## EXTRACTED ENTRIES
::::::::

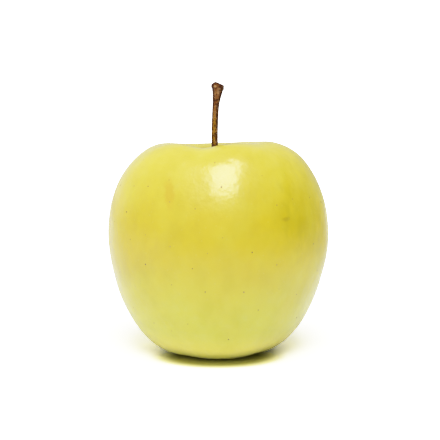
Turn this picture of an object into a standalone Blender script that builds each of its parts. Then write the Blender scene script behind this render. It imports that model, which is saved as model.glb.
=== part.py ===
"""A whole yellow apple: the fruit, its woody stem and the dried calyx underneath.

The fruit is a turned outline whose height and radius then swell and sink with the angle, as the
five chambers of the core push the flesh out. It stands on the five bumps round its base, each worn
to a small flat spot. Sizes below are in millimetres; the model is in metres with +Z up. The origin
is on the table under the middle of the fruit's box, and -Y is the side that faces the viewer.
"""

import math
from collections import namedtuple

import bmesh
import bpy
from mathutils import Matrix, Vector
from mathutils.geometry import interpolate_bezier

MM = 0.001
GAP = 0.3
WELD = 0.00001

# The fruit's outline
HALF_WIDTH = 37.7
HEIGHT = 72.3
WIDEST_AT = 41.0
RIM_RADIUS = 17.0
CAVITY_DEPTH = 15.0
CAVITY_WALL = (5.6, 7.2)
BASE_RADIUS = 14.2
BASIN_DEPTH = 8.5
BASIN_WALL = (7.4, 4.9)

# The five bumps round the base, and the valleys between them
LOBES = 5
LOBE_AT = math.radians(-80.0)
VALLEY_HEIGHT = 0.9
VALLEY_PINCH = 0.65
VALLEY_SHARPNESS = 1.8
VALLEY_UNEVEN = 0.95
VALLEY_DEEPEST_AT = math.radians(95.0)
VALLEYS_END_AT = 22.0
FLAT_SPOT_DEPTH = 0.3

# The rim round the stem's cavity
DIP = 1.3
DIP_AT = math.radians(-104.0)
DIP_SHARPNESS = 1.3
DIP_GATHERING = 3.0
RIM_FRONT_UP = 0.75
RIM_BACK_DOWN = 1.0
RIM_RIGHT_UP = 0.2
RIM_STARTS_AT = 52.0

# How the whole fruit departs from a round one
RIB = 0.006
OVAL = 0.006
OVAL_AT = math.radians(17.0)
CAVITY_SHIFT = -1.1
SHIFT_HEIGHTS = (45.0, 57.0)
SHIFT_RADII = (10.0, 30.0)

# The stem
STEM_RADIUS = 1.08
KNOB_RADIUS = 1.95
STEM_TOP = 92.2
STEM_ROOT = 3.0
KNOB_FROM = 90.4
KNOB_OVER = 1.6
KNOB_SLOPE = 0.45
KNOB_BREADTH = 1.12

# The calyx
CALYX_RADIUS = 3.2
CALYX_TAPER = 0.8
CALYX_ROOT = 2.0
CALYX_LIP = 0.8
EYE_RADIUS = 1.5
EYE_BELOW = 0.9
SEPAL_ROOT = (2.5, 0.0)
SEPAL_OVER = (1.5, -1.9)
SEPAL_CLOSE = (0.5, -3.4)
SEPAL_TIP = (3.3, -4.7)
SEPAL_WIDTH = 2.7
SEPAL_TIP_WIDTH = 0.35
SEPAL_CUP = 0.5
SEPAL_THICKNESS = 0.55
SEPAL_TURN = math.radians(7.0)
SEPAL_TILT = math.radians(5.0)

# How finely the meshes are divided
TURNS = 75
OUTLINE_STEP = 3.0

Knot = namedtuple("Knot", "radius height heading back ahead")
Bend = namedtuple("Bend", "x y z radius")


def ease(value):
    """0 below 0, 1 above 1 and a smooth slope between."""
    t = min(1.0, max(0.0, value))
    return t * t * (3.0 - 2.0 * t)


def outline_knots():
    """The outline's knots, from the stem's socket over the rim and down to the calyx's socket.

    A heading is the way the outline runs there, in degrees: 0 is outwards and 90 is up. Back and
    ahead are how far the curve keeps to that heading on each side of the knot.
    """
    cavity_floor = HEIGHT - CAVITY_DEPTH
    wall_radius, wall_height = CAVITY_WALL
    basin_radius, basin_height = BASIN_WALL
    return (
        Knot(STEM_RADIUS + GAP, cavity_floor, 35, 0.0, 2.0),
        Knot(wall_radius, cavity_floor + wall_height, 62, 3.0, 3.6),
        Knot(RIM_RADIUS, HEIGHT, 0, 6.4, 11.5),
        Knot(HALF_WIDTH, WIDEST_AT, -90, 17.6, 16.4),
        Knot(BASE_RADIUS, 0.0, 180, 13.6, 2.8),
        Knot(basin_radius, basin_height, 128, 2.6, 2.4),
        Knot(CALYX_RADIUS + GAP, BASIN_DEPTH, 165, 1.4, 0.0),
    )


def heading(degrees):
    """The unit step along a heading, as radius and height."""
    return Vector((math.cos(math.radians(degrees)), math.sin(math.radians(degrees))))


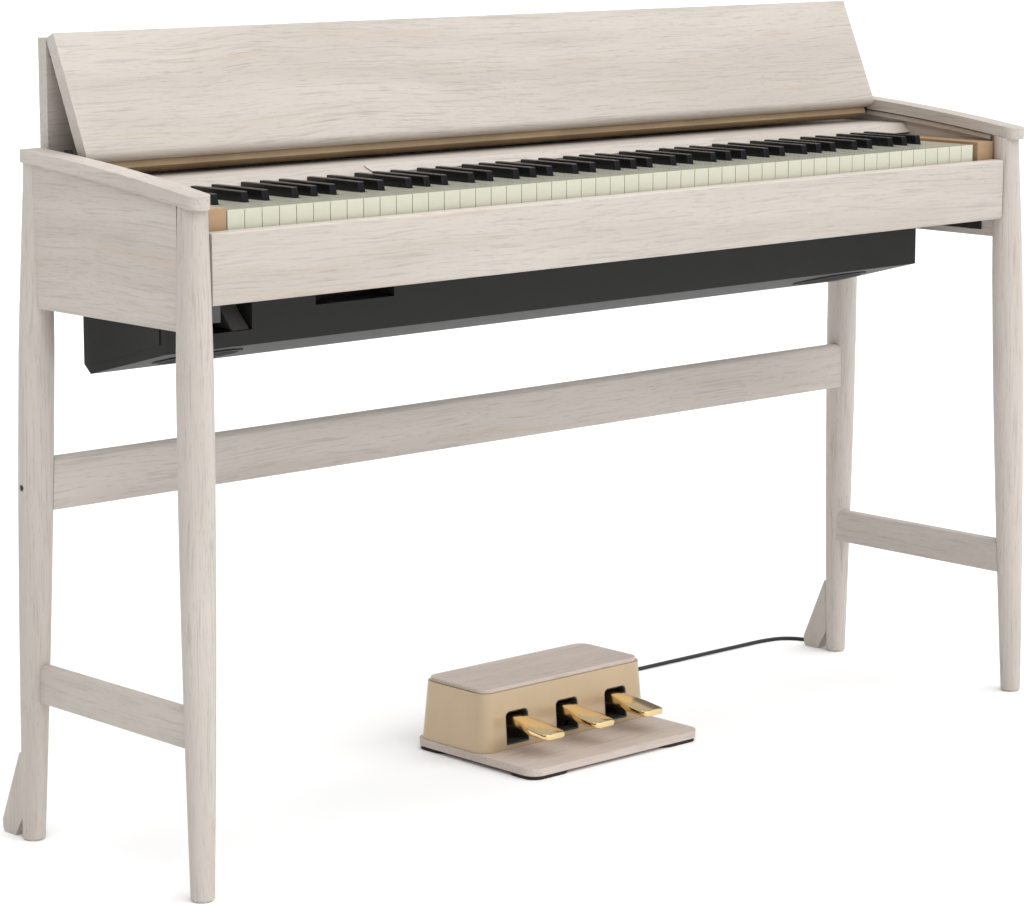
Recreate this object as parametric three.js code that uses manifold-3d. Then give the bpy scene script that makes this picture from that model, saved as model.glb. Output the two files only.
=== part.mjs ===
// A digital piano in a wooden cabinet on four round legs, with a two-panel folding lid,
// a sprung keyboard, a speaker box under the key bed and a pedal unit that stands on the floor.
// Millimetres. X runs from the bass end to the treble end, Y runs back, Z runs up.
// While the pieces are made, Y = 0 is the plane of the white keys' front faces. The outer group
// then moves everything so that the origin is at the middle of the resting face.

import * as THREE from 'three';
import * as BufferGeometryUtils from 'three/addons/utils/BufferGeometryUtils.js';
import Module from 'manifold-3d';

const wasm = await Module();
wasm.setup();

// ---------------------------------------------------------------- clearances
const GAP = 0.3;              // between pieces that touch
const JOINT_SHADOW = 1;       // between the front rail and the legs
const LID_SIDE_GAP = 1.2;     // between the lid's ends and the rear legs

// ---------------------------------------------------------------- key bed
// Every height of the cabinet above the stretchers follows the key bed.
const BED_BOTTOM = 672;
const BED_THICKNESS = 18;
const BED_TOP = BED_BOTTOM + BED_THICKNESS;

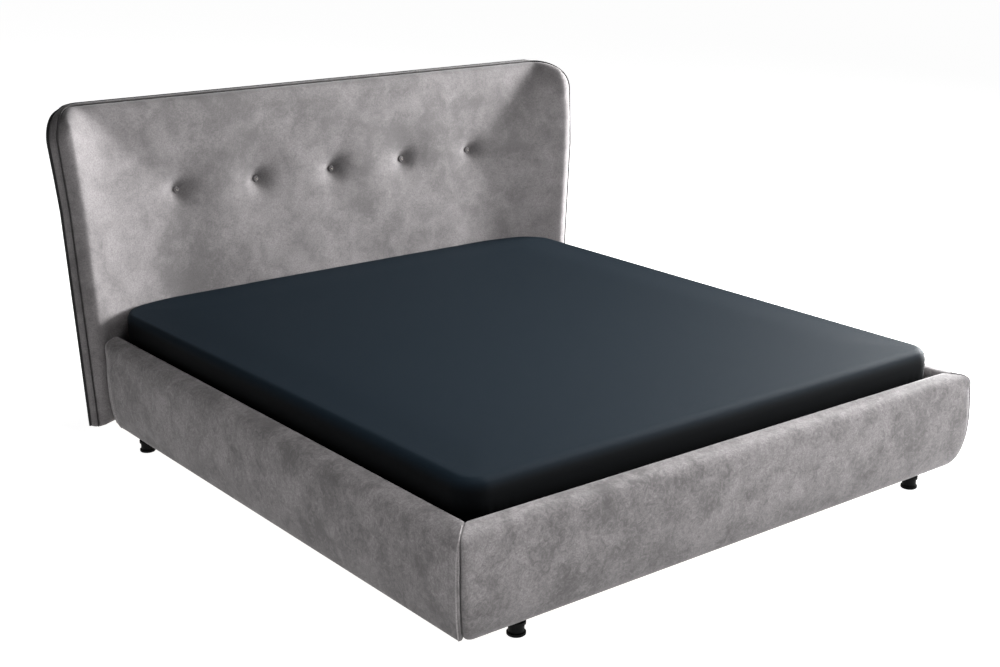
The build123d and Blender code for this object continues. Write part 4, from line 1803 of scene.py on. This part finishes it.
    def foot_rings(self) -> np.ndarray:
        """Return the foot rail's rings in place.

        Returns:
            The rings.
        """

        def start(depth: np.ndarray, up: np.ndarray) -> np.ndarray:
            """Give where the left mitre lies along the rail."""
            return -(self.half_well + depth) + self.mitre_gap

        def end(depth: np.ndarray, up: np.ndarray) -> np.ndarray:
            """Give where the right mitre lies along the rail."""
            return self.half_well + depth - self.mitre_gap

        rings = self.rolled((self.foot_mitre_round, self.foot_mitre_round), start, end, self.foot_length)
        depth, along, up = np.moveaxis(self.lumpy(rings, self.foot_lump_shift), -1, 0)
        return np.stack([along, self.foot_y - depth, up], axis=-1)

    def cover(self, side: str, rings: np.ndarray) -> None:
        """Close one rail's rings into its padded cover.

        Args:
            side: The rail's side.
            rings: The rail's rings.
        """
        replaced = (f"{side}_rail_cover", f"{side}_rail_foam")
        piece = settle(tube_mesh(f"{side}_rail_upholstery", rings), Body.FRAME, RAIL_VELOUR, replaced)

    def seams(self, side: str, rings: np.ndarray, repeats: Repeats) -> None:
        """Sew a side rail's two end seams: a piping and a row of stitches on each.

        Args:
            side: The rail's side.
            rings: The rail's rings.
            repeats: The maker of repeated pieces.
        """
        outer = slice(*self.outer_points)
        sign = np.sign(rings[0, 0, 0])
        out, up = self.facing[outer].T
        ways = np.stack([sign * out, np.zeros(len(out)), up], axis=1)
        for name, seam, row in self.end_seams:
            pipe(f"{side}_rail_{name}_piping", rings[seam][outer], self.piping_radius, PIPING_VELOUR)
            lines = [(rings[row][outer] + ways * self.stitch_rise, ways)]
            repeats.along(f"{side}_rail_{name}_stitches", lines, stitch(), self.stitch_pitch, SEAM_THREAD)

    def straight(self, start: Triple, end: Triple, way: Triple) -> tuple[np.ndarray, np.ndarray]:
        """Return a straight line's points and the way that pieces face along it."""
        return np.linspace(start, end, self.line_points), np.tile(np.array(way), (self.line_points, 1))

    def fasteners(self, repeats: Repeats) -> None:
        """Staple the covers underneath and screw the ledges to the boards.

        Args:
            repeats: The maker of repeated pieces.
        """
        x, foot = self.half_well + self.staple_inset, self.foot_y - self.staple_inset
        near, head = foot + self.staple_end_gap, self.foot_y + self.staple_run
        z = self.low - self.staple_drop
        runs = (((-x, near, z), (-x, head, z)), ((x, near, z), (x, head, z)), ((-x, foot, z), (x, foot, z)))
        lines = [self.straight(start, end, (0.0, 0.0, -1.0)) for start, end in runs]
        repeats.along("rail_cover_staples", lines, staple(), self.staple_pitch, ZINC_STEEL, turn=0.16)
        lines = []
        for side, sign in (("left", -1), ("right", 1)):
            low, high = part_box(f"{side}_ledge")
            inner = high.x if sign < 0 else low.x
            z = (low.z + high.z) / 2
            start, end = (inner, low.y + self.screw_end_gap, z), (inner, high.y - self.screw_end_gap, z)
            lines.append(self.straight(start, end, (-sign, 0.0, 0.0)))
        repeats.along("ledge_screws", lines, screw(), self.screw_pitch, ZINC_STEEL, turn=1.2, unevenness=0.0)

    def strips(self) -> None:
        """Make the flat strips under the padding, cut short of the corners' rolls."""
        for side in ("left", "right", "foot"):
            node = f"{side}_rail_strip"
            low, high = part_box(node)
            if side == "foot":
                low.x, high.x = low.x + self.strip_cut, high.x - self.strip_cut
            else:
                low.y += self.strip_cut
            size = high - low
            work = bmesh.new()
            bmesh.ops.create_cube(work, size=1.0)
            for vertex in work.verts:
                vertex.co = Vector([low[i] + (vertex.co[i] + 0.5) * size[i] for i in range(3)])
            edges = list(work.edges)
            shape = {"segments": 2, "profile": 0.5, "affect": "EDGES"}
            bmesh.ops.bevel(work, geom=edges, offset=self.strip_bevel, **shape)
            mesh = bpy.data.meshes.new(f"{side}_rail_cut_strip")
            work.to_mesh(mesh)
            work.free()
            settle(mesh, Body.FRAME, CHIPBOARD, (node,))

    def build(self, repeats: Repeats) -> None:
        """Make the three covers, their seams and their fasteners.

        Args:
            repeats: The maker of repeated pieces.
        """
        self.strips()
        for side, sign in (("left", -1), ("right", 1)):
            rings = self.side_rings(sign)
            self.cover(side, rings)
            self.seams(side, rings, repeats)
        self.cover("foot", self.foot_rings())
        self.fasteners(repeats)


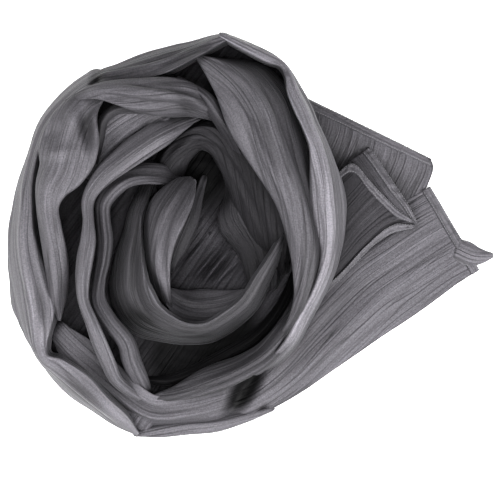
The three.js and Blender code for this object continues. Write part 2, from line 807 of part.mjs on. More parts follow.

::::::::

## BRIEF
Proceeding from the line containing "The build123d and" through the line containing "its padded cover.", transcribe the lines above exactly, both end lines included.

## RESPONSE TO THE TASK
The build123d and Blender code for this object continues. Write part 4, from line 1803 of scene.py on. This part finishes it.
    def foot_rings(self) -> np.ndarray:
        """Return the foot rail's rings in place.

        Returns:
            The rings.
        """

        def start(depth: np.ndarray, up: np.ndarray) -> np.ndarray:
            """Give where the left mitre lies along the rail."""
            return -(self.half_well + depth) + self.mitre_gap

        def end(depth: np.ndarray, up: np.ndarray) -> np.ndarray:
            """Give where the right mitre lies along the rail."""
            return self.half_well + depth - self.mitre_gap

        rings = self.rolled((self.foot_mitre_round, self.foot_mitre_round), start, end, self.foot_length)
        depth, along, up = np.moveaxis(self.lumpy(rings, self.foot_lump_shift), -1, 0)
        return np.stack([along, self.foot_y - depth, up], axis=-1)

    def cover(self, side: str, rings: np.ndarray) -> None:
        """Close one rail's rings into its padded cover.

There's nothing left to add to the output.